■ WRITTEN PROBLEM
Repeat the whole listing exactly as written.

((

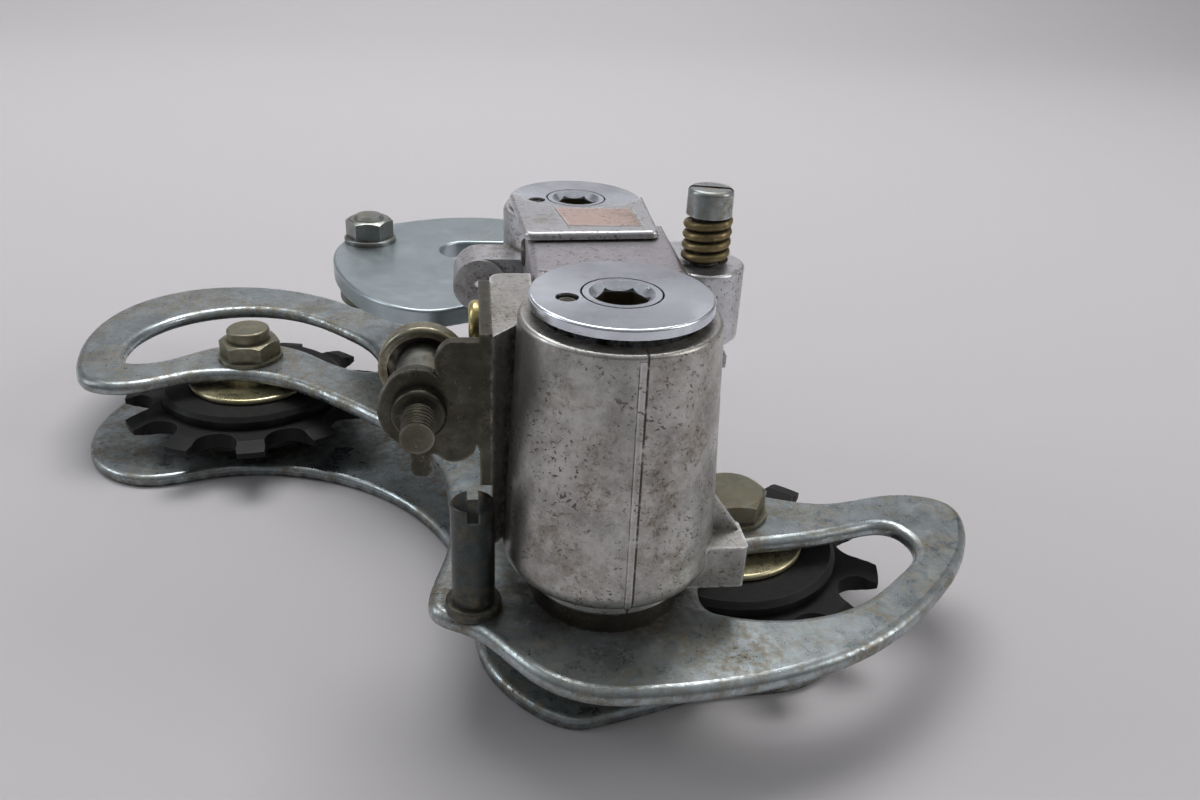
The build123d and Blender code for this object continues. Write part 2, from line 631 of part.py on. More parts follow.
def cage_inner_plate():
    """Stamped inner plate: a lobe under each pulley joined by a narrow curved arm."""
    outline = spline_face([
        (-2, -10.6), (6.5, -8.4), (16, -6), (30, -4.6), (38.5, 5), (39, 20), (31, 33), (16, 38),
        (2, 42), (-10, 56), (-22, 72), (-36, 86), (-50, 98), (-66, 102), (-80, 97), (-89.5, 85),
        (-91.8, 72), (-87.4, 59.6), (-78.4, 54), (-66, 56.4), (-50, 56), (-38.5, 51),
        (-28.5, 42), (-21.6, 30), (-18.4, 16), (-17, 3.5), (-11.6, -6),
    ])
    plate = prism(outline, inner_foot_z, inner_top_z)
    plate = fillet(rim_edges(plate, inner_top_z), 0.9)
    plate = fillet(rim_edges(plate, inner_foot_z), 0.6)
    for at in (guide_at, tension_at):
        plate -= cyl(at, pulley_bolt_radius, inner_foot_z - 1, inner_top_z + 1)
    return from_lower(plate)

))

■ WRITTEN RESPONSE
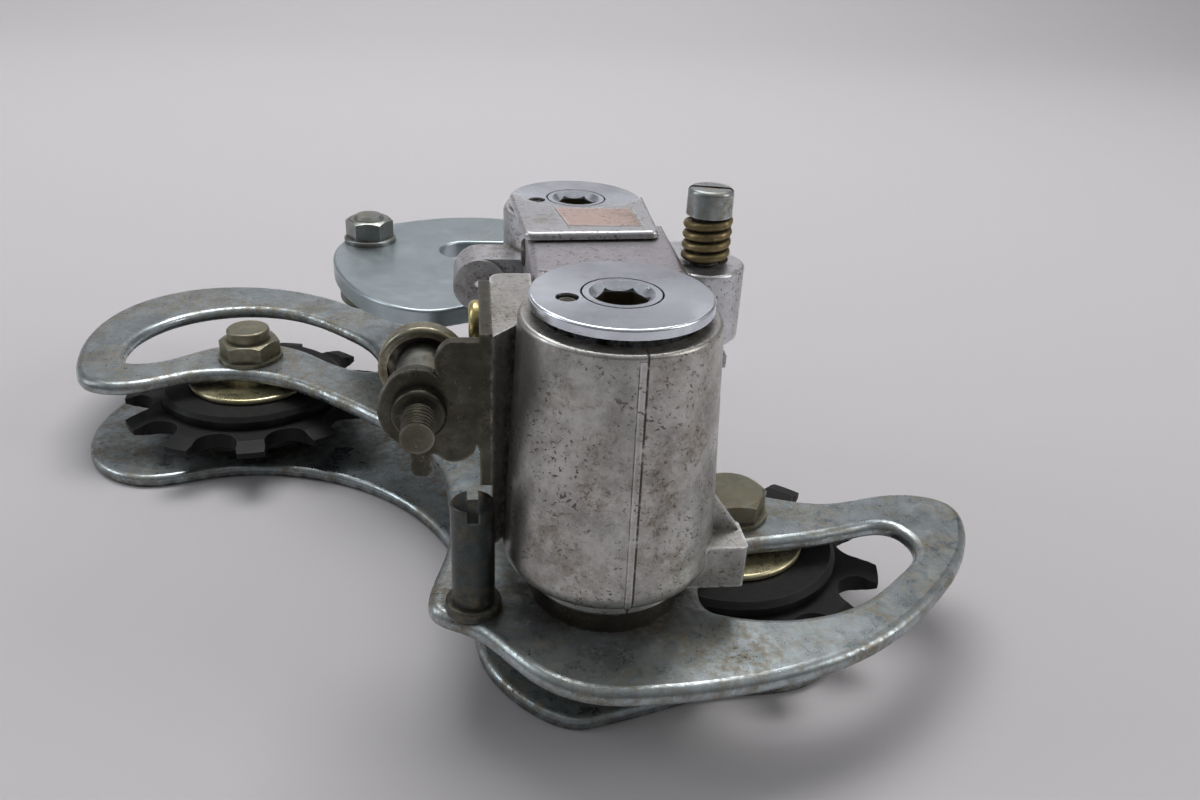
The build123d and Blender code for this object continues. Write part 2, from line 631 of part.py on. More parts follow.
def cage_inner_plate():
    """Stamped inner plate: a lobe under each pulley joined by a narrow curved arm."""
    outline = spline_face([
        (-2, -10.6), (6.5, -8.4), (16, -6), (30, -4.6), (38.5, 5), (39, 20), (31, 33), (16, 38),
        (2, 42), (-10, 56), (-22, 72), (-36, 86), (-50, 98), (-66, 102), (-80, 97), (-89.5, 85),
        (-91.8, 72), (-87.4, 59.6), (-78.4, 54), (-66, 56.4), (-50, 56), (-38.5, 51),
        (-28.5, 42), (-21.6, 30), (-18.4, 16), (-17, 3.5), (-11.6, -6),
    ])
    plate = prism(outline, inner_foot_z, inner_top_z)
    plate = fillet(rim_edges(plate, inner_top_z), 0.9)
    plate = fillet(rim_edges(plate, inner_foot_z), 0.6)
    for at in (guide_at, tension_at):
        plate -= cyl(at, pulley_bolt_radius, inner_foot_z - 1, inner_top_z + 1)
    return from_lower(plate)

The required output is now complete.